47. Semi-equivelar and vertex-transitive maps on the torus : A vertex- transitive map X is a map on a closed surface on which the automorphism group Aut(X) acts transitively on the set of vertices. If the face-cycles at all the vertices in a map are of same type then the map is said to be a semi-equivelar map. Clearly, a vertex-transitive map is semi-equivelar. Converse of this is not true in general. We show that there are eleven types of semi-equivelar maps on the torus. Three of these are equivelar maps. It is known that two of the three types of equivelar maps on the torus are always vertex-transitive. We show that this is true for the remaining one type of equivelar map and one other type of semi-equivelar maps, namely, if X is a semi-equivelar map of type [6³] or [3³, 4²] then X is vertex-transitive. We also show, by presenting examples, that this result is not true for the remaining seven types of semi-equivelar maps. There are ten types of semi-equivelar maps on the Klein bottle. We present examples in each of the ten types which are not vertex-transitive.

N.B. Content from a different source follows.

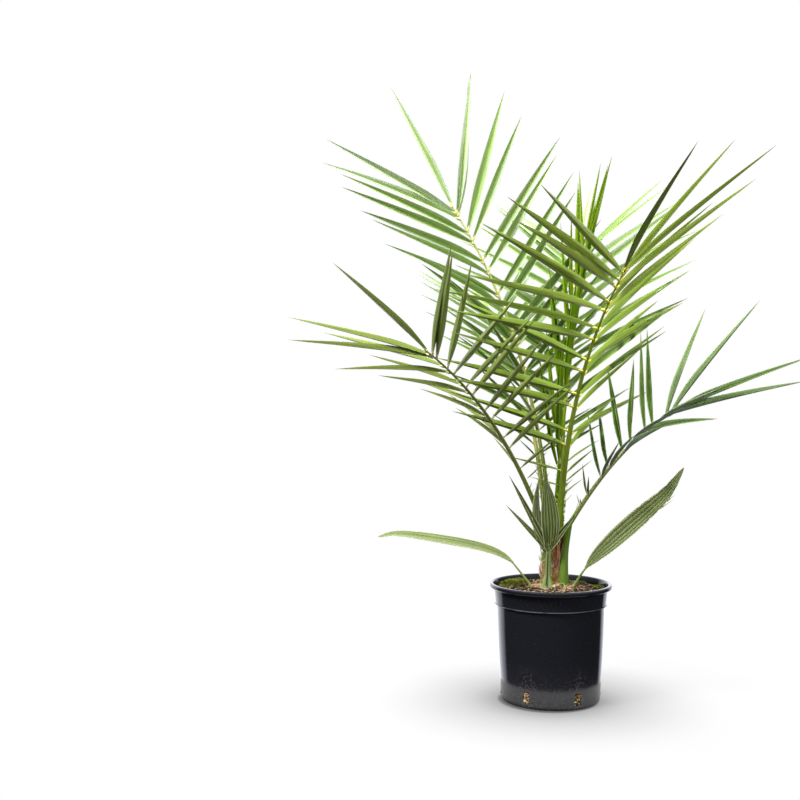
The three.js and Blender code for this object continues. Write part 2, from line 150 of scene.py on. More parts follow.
def addTube(heap, path, radii, finish=0, sides=6, flat=1.0):
    path = np.asarray(path, float)
    radii = np.broadcast_to(radii, len(path))
    along = unit(np.gradient(path, axis=0))
    side = unit(np.cross(along, np.where(abs(along[:, 2:]) > 0.9, [[1.0, 0, 0]], [up])))
    top = np.cross(side, along)
    angles = np.arange(sides) * math.tau / sides
    rings = path[:, None] + radii[:, None, None] * (
        np.cos(angles)[None, :, None] * side[:, None] + flat * np.sin(angles)[None, :, None] * top[:, None])
    addLoft(heap, rings, finish, along=reachAlong(path))


def makePiece(name, heap, materials, sharpAngle=42):
    points = np.concatenate(heap["points"]) * mm
    quads = np.concatenate(heap["quads"])
    mesh = bpy.data.meshes.new(name)
    mesh.from_pydata(points.tolist(), [], quads.tolist() + heap["caps"])
    for material in materials:
        mesh.materials.append(material)
    finish = np.concatenate([*heap["finish"], np.array(heap["capFinish"], int)])
    mesh.polygons.foreach_set("material_index", finish.astype(np.int32))
    layer = mesh.uv_layers.new(name="surfaceMap")
    places = np.zeros((len(mesh.loops), 2))
    flat = np.concatenate(heap["map"])
    places[:len(flat)] = flat
    layer.data.foreach_set("uv", places.astype(np.float32).ravel())
    mesh.shade_smooth()
    mesh.set_sharp_from_angle(angle=math.radians(sharpAngle))
    piece = bpy.data.objects.new(name, mesh)
    bpy.context.scene.collection.objects.link(piece)
    return piece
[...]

48. The Pachner graph of 2-spheres : It is well-known that the Pachner graph of triangulated n-vertex 2-spheres is connected, i.e., any two triangulated n-vertex 2-spheres are connected by a sequence of edge flips. In this article, we study various induced subgraphs of this graph. In particular, we prove that the subgraph induced by the set of n-vertex flag 2-spheres distinct from the double cone is still connected. In contrast, we show that the subgraph induced by the n-vertex stacked spheres has at least as many connected components as there are trees on [(n-5)/3] nodes of maximum degree < 5.